Requirement - Pull out all lines from the listing below in which the word "scene" appears.

┄┄┄┄┄┄

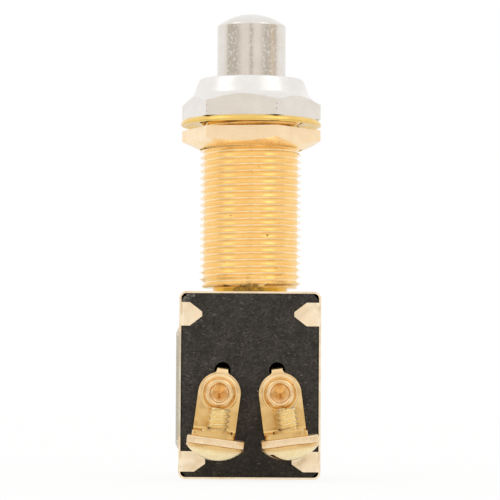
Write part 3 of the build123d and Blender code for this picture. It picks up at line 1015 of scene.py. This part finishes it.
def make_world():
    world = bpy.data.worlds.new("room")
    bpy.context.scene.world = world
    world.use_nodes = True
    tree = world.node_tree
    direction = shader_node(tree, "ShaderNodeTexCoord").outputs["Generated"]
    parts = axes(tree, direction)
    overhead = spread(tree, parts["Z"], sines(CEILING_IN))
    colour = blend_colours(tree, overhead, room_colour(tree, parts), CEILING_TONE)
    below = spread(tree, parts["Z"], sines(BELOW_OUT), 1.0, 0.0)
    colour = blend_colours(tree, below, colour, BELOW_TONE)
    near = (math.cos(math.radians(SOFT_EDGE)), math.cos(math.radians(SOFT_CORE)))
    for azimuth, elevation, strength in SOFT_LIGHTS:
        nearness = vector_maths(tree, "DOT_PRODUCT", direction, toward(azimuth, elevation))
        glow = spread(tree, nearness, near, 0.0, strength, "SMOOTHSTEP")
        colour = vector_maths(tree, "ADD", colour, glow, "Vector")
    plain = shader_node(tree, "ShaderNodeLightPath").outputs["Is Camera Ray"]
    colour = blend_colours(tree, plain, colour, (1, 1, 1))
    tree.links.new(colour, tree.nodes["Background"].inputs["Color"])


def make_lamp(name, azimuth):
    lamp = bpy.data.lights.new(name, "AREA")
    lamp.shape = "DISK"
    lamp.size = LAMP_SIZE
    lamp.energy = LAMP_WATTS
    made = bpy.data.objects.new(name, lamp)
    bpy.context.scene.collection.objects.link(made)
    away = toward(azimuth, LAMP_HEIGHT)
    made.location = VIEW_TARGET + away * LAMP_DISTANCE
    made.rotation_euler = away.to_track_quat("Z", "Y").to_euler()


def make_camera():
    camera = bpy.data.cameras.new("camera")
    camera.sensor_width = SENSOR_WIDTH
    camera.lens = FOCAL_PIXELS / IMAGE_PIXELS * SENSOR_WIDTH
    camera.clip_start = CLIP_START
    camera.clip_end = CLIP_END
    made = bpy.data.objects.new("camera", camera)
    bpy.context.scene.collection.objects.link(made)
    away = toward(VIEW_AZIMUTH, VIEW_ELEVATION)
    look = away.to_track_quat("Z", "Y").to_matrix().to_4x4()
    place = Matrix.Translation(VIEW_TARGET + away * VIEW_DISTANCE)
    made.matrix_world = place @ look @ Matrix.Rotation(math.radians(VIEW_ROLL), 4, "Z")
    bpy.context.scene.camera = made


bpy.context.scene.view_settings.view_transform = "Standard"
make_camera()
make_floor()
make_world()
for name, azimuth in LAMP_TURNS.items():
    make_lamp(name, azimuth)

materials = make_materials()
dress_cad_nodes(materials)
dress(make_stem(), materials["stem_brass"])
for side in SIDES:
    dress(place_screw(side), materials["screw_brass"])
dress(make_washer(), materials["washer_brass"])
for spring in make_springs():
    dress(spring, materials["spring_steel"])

┄┄┄┄┄┄

Correct answer -
Write part 3 of the build123d and Blender code for this picture. It picks up at line 1015 of scene.py. This part finishes it.
    bpy.context.scene.world = world
    bpy.context.scene.collection.objects.link(made)
    bpy.context.scene.collection.objects.link(made)
    bpy.context.scene.camera = made
bpy.context.scene.view_settings.view_transform = "Standard"